The Zero X starts at $7,995. A Federal tax credit can be applied to the street-legal versions of the off-road models if they are purchased with a second power pack. Some countries or states may offer incentives. The motorcycle can be purchased online now and will begin shipping in the United States during mid-March. The Zero X comes with a 2-year limited warranty.

Zero

  • http://www.thisblueheaven.com Mark D

    So the maintenance on a belt-driven electric motorcycle would be…what exactly? Changing brake pads ever so often? Washing and waxing?

    The future is not only brighter, but has more free time on Sundays.

  • pavinguire

    Zero bikes are looking a little more ‘factory’ and a little less ‘garage built’ every year, for good or for ill; componentry looks very nice…

    • http://hellforleathermagazine.com Wes Siler

      I think that’s the idea here. As they move towards larger production numbers they can refine things a little more.

    • Chris Davis

      True, yet there are some oddities to the design like the “tank” and “radiator shroud” areas which look like they’re trying too hard to fit in with the ICE bikes. And what’s with the gap below the edge of the seat, exposing that odd horizontal extrusion? Then they have that under-designed black box of a power pack. It looks like they want to feature it, but it’s visually completely unworthy. The composition just seems so forced, like the engineers and designers aren’t of the same mind. I’d rather they embrace its nature rather than disguise it.

  • Myles

    How difficult is it to have a Coloradoan (?) buy the bike and sell it to you afterwards? Price goes from 10k to just over 5. For 5k I’d buy a zeroS in a heartbeat. I could probably wheel that thing into my office, people bring push bikes – why not?

  • markbvt

    Now if only they’d give the DS and dirt models normal wheel sizes so you actually have a decent selection of DOT knobby tires…

  • Liquidogged

    Looks sexy in red. You know what would be nice? Dealer network. Zero could sell a lot more of these if people could see them in person.

  • seanslides

    Well that’s neat. The belt drive should suck up less power and get rid of that erie chain noise at the same time.

  • incon

    Still needs a bigger range and a lower price tag. This would make a great second bike to get to work through the inner city roads and park lands. Another year or two out for me.

    • jp182

      i could probably stretch the range if i could get one used. I told myself years ago that i wouldn’t buy bikes new anymore.

  • Steve

    Nice incremental improvement, but I think the forthcoming Brammo Empulse is going to jump up and down on their heads.
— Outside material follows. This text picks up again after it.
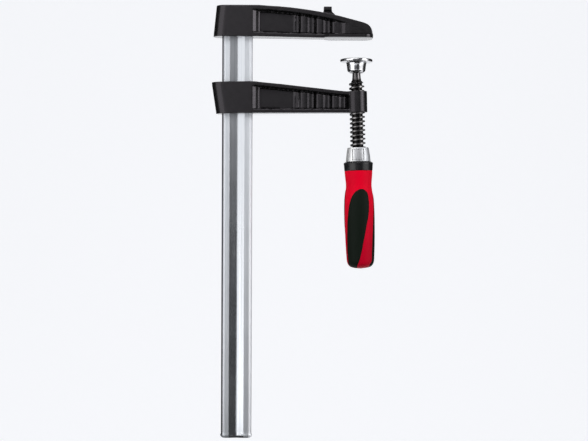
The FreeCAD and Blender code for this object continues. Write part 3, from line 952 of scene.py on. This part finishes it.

    • http://hollywoodelectrics.com Harlan

      I would love to see the release of a 100mph/100mile bike this year, but as they say the proof is in the pudding. 7 months after the Empulse unveiling and still no sign of production. Zero says they will start delivering next month. Already Zero’s 2010 models outperform any Brammo bikes to date.

      • Devin

        I think the bikes start being practical at 100 mile range, 75 mph top speed.